Bolitoglossa insularis, the Ometepe mushroomtongue salamander, is a species of salamander in the family Plethodontidae. It is a fairly large salamander for its genus, with females growing to a snout–vent length of 64.7 mm. The back, head, and tail are brown with many dark brown flecks or uniformly yellowish to brownish. The underside is pale grayish-brown with dark brown flecking or uniform, unmarked white. The salamander is endemic to Nicaragua, where it is found only on the Maderas Volcano Natural Reserve on the island of Ometepe in Lake Nicaragua. It is classified as being critically endangered by the IUCN and is threatened primarily by habitat degradation.

== Taxonomy ==
Bolitoglossa insularis was formally described in 2008 based on an adult female specimen collected from the Maderas Volcano Natural Reserve on the island of Ometepe in Lake Nicaragua, in 2007. The specific epithet is derived from a Latin word meaning 'of islands', referring to the species' island-restricted range.
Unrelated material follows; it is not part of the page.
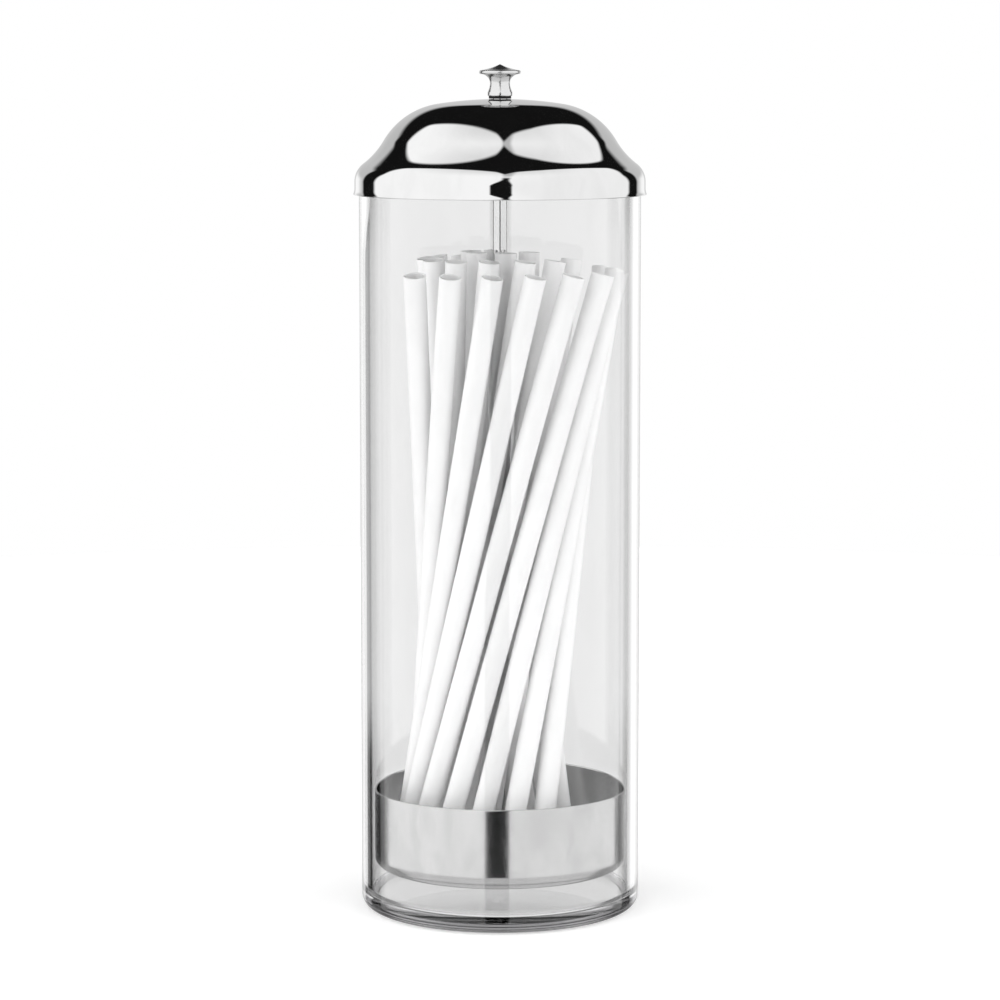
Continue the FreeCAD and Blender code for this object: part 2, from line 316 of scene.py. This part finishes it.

The species has the English common name Ometepe mushroomtongue salamander.

It is placed within the subgenus Bolitoglossa.

== Description ==
Bolitoglossa insularis is a fairly large salamander for its genus, with females growing to a snout–vent length of 64.7 mm. The back, head, and tail are brown with many dark brown flecks or uniformly yellowish to brownish. The underside is pale grayish-brown with dark brown flecking or uniform, unmarked white. The underside of the head is reddish-brown. The limbs are dark brown above and pale brown below, with uniform brown hands and feet.

== Distribution and habitat ==
Bolitoglossa insularis is found in Nicaragua, where it is found only on the Maderas Volcano Natural Reserve on the island of Ometepe, in the Rivas Department. It has been observed on bushes and ferns a few meters above the ground in humid premontane forest. It is known from elevations of 800-1394 m, but likely occurs even higher up on the volcano.

== Conservation ==
Bolitoglossa insularis is classified as being critically endangered by the IUCN due to its extremely small range, which is facing ongoing habitat degradation due to deforestation and climate change. It is also threatened by the spread of chytridiomycosis and ranavirus on Ometepe.